Purdy lovers reacted to the news in relief. "We've been living in limbo for two years now, and that's no way to live," Binkiewicz says. "I'm a proponent of 5 a.m. I'm a proponent of 'Don't change Miami Beach; stick to what got us here.' People come to Miami Beach for fun."
De los Reyes think it's "terrible" Arriola pulled the plug. "I don't know why he's doing that," she says. "I mean, he has a child. I wish the Purdy Lounge was in front of his townhome so he could hear the noise."
De los Reyes has vowed to keep fighting. "It's been a lot of work for no change," she says while pointing out a security camera that's stationed in the condo's parking garage. "I think they're being protected."
"You had your time," she says almost under her breath. "The neighborhood has changed." As she continues to grumble, two residents in leather biking gear rev their motorcycles and peel out of the parking garage. After the noise dies, de los Reyes announces she's going to write to the mayor again.
Outside Purdy on a recent Saturday at 3 a.m., the neighborhood was quiet except for wisps of laughter and chatter from people walking nearby. The sound of a car door shutting echoed through the darkness. No one was waiting for an Uber, nor was anyone dry-humping on top of a car. The area seemed tame and normal, quieter than many other parts of South Beach.

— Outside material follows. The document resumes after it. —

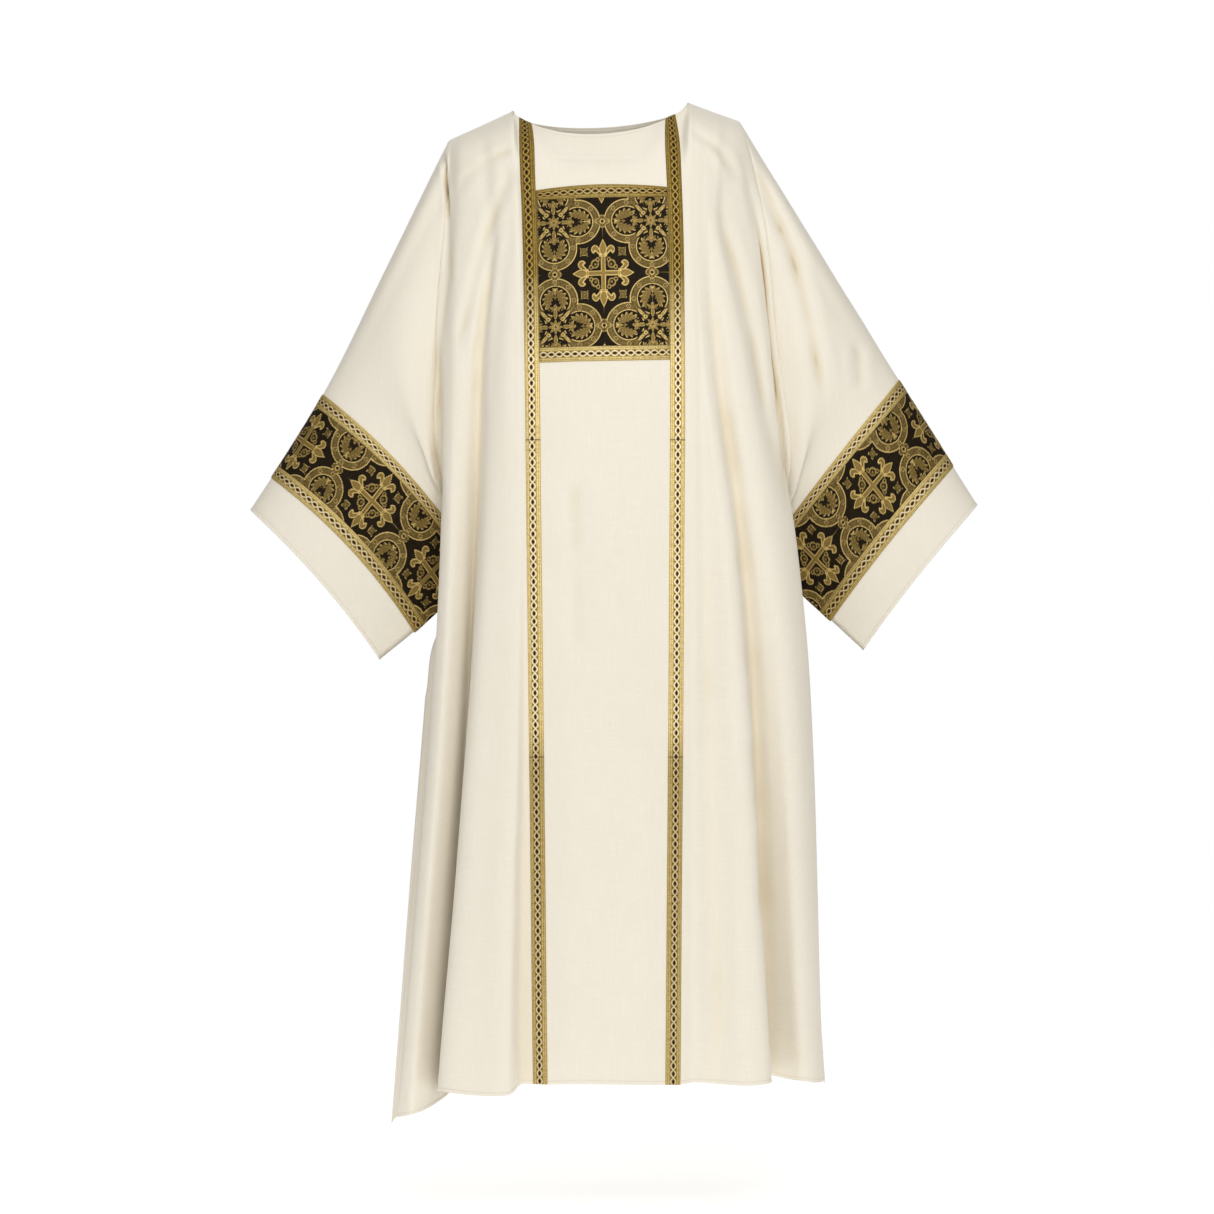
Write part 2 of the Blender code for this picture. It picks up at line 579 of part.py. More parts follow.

"I got to fulfill a lifelong dream in so many ways," Binkiewicz says of opening Purdy. "It's really cool when you come here at night and you see a lot of people having a fun time. There could be a thousand magical moments in the night, and you look around and you feel like you've done something good."
Adds Epstein: "I've been in the business for a good 20 years, and I've worked throughout the industry. This place will always be special for me. This is home."
Responds Binkiewicz: "It's home for a lot of people."